_Your instructions_
Repeat exactly the lines from the start of the entries below through the line containing "return meshFrom(shape, name)". Omit the rest.

_Data provided_
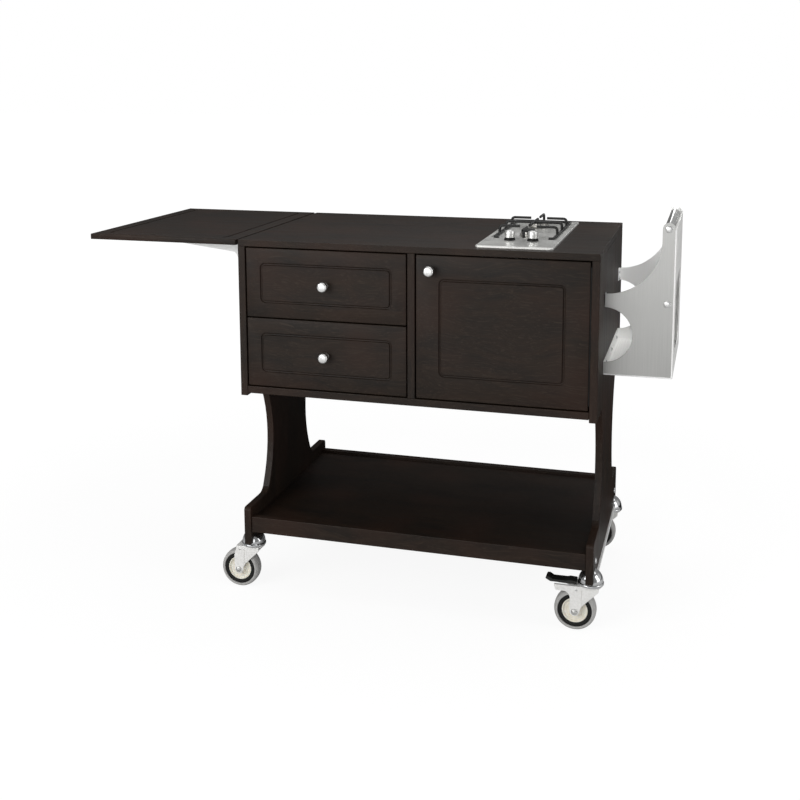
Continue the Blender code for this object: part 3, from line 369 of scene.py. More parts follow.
def turnedMesh(name, profile, place, axis=(0, 0, 1), steps=64, ring=False):
    # Turns (radius, height) points about an axis; ring closes the profile on itself
    shape = bmesh.new()
    rows = []
    angles = [math.tau * step / steps for step in range(steps)]
    for radius, height in profile:
        spots = [(radius * math.cos(angle), radius * math.sin(angle), height) for angle in angles]
        if radius < weld / 2:
            spots = [(0, 0, height)]
        rows.append([shape.verts.new(spot) for spot in spots])
    pairs = list(zip(rows, rows[1:])) + ([(rows[-1], rows[0])] if ring else [])
    for lower, upper in pairs:
        for s in range(steps):
            t = (s + 1) % steps
            below = [lower[s % len(lower)], lower[t % len(lower)]]
            above = [upper[t % len(upper)], upper[s % len(upper)]]
            unique = list(dict.fromkeys(below + above))
            if len(unique) > 2:
                shape.faces.new(unique)
    turn = Vector((0, 0, 1)).rotation_difference(Vector(axis)).to_matrix().to_4x4()
    bmesh.ops.transform(shape, matrix=Matrix.Translation(place) @ turn, verts=shape.verts)
    return meshFrom(shape, name)


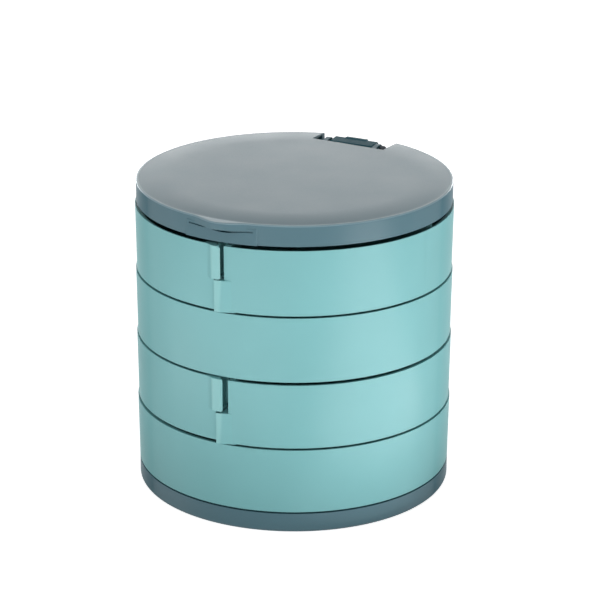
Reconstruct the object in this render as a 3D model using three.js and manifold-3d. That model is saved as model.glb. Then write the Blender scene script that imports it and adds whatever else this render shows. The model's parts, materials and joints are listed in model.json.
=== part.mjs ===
// A round four-tier makeup organizer box. Tiers two and four are fixed round trays. Tiers one and three are
// pairs of half trays that swing out on bolts at the back. The lid turns on a pin in the rear post's head.
// Millimetres, +Z up, the front faces -Y, and the origin is at the centre of the underside.
import * as THREE from "three";
import { mergeVertices } from "three/addons/utils/BufferGeometryUtils.js";
import Module from "manifold-3d";

const wasm = await Module();
wasm.setup();

// Round form
const outerRadius = 50;
const tierDraft = 0.3;
const baseInset = 0.3;
const lidInset = 0.4;
const wall = 1.7;
const floorThickness = 1.5;
const dividerThickness = 1.3;
const cornerRadius = 2.5;
const stepRadius = 0.6;

// Heights
const baseHeight = 6.3;
const baseSeam = 0.3;
const tierHeight = 20.9;
const seamGap = 0.35;
const leftWingLift = 0.3;
const lidGap = 0.95;
const lidHeight = 6.8;

// Clearances
const runningGap = 0.3;
const splitGap = 0.5;
const cutOverrun = 2;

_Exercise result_
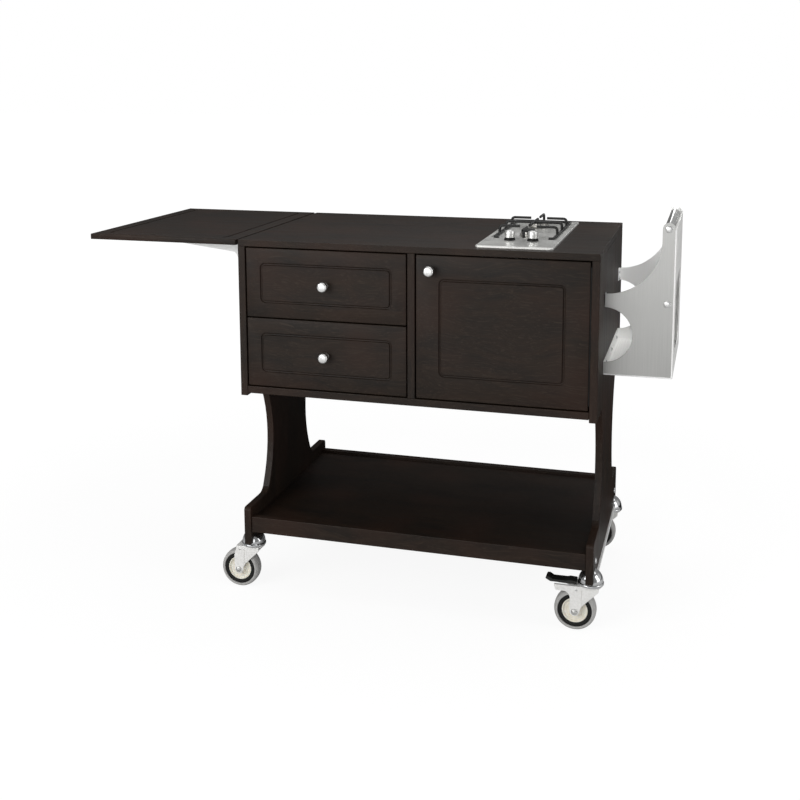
Continue the Blender code for this object: part 3, from line 369 of scene.py. More parts follow.
def turnedMesh(name, profile, place, axis=(0, 0, 1), steps=64, ring=False):
    # Turns (radius, height) points about an axis; ring closes the profile on itself
    shape = bmesh.new()
    rows = []
    angles = [math.tau * step / steps for step in range(steps)]
    for radius, height in profile:
        spots = [(radius * math.cos(angle), radius * math.sin(angle), height) for angle in angles]
        if radius < weld / 2:
            spots = [(0, 0, height)]
        rows.append([shape.verts.new(spot) for spot in spots])
    pairs = list(zip(rows, rows[1:])) + ([(rows[-1], rows[0])] if ring else [])
    for lower, upper in pairs:
        for s in range(steps):
            t = (s + 1) % steps
            below = [lower[s % len(lower)], lower[t % len(lower)]]
            above = [upper[t % len(upper)], upper[s % len(upper)]]
            unique = list(dict.fromkeys(below + above))
            if len(unique) > 2:
                shape.faces.new(unique)
    turn = Vector((0, 0, 1)).rotation_difference(Vector(axis)).to_matrix().to_4x4()
    bmesh.ops.transform(shape, matrix=Matrix.Translation(place) @ turn, verts=shape.verts)
    return meshFrom(shape, name)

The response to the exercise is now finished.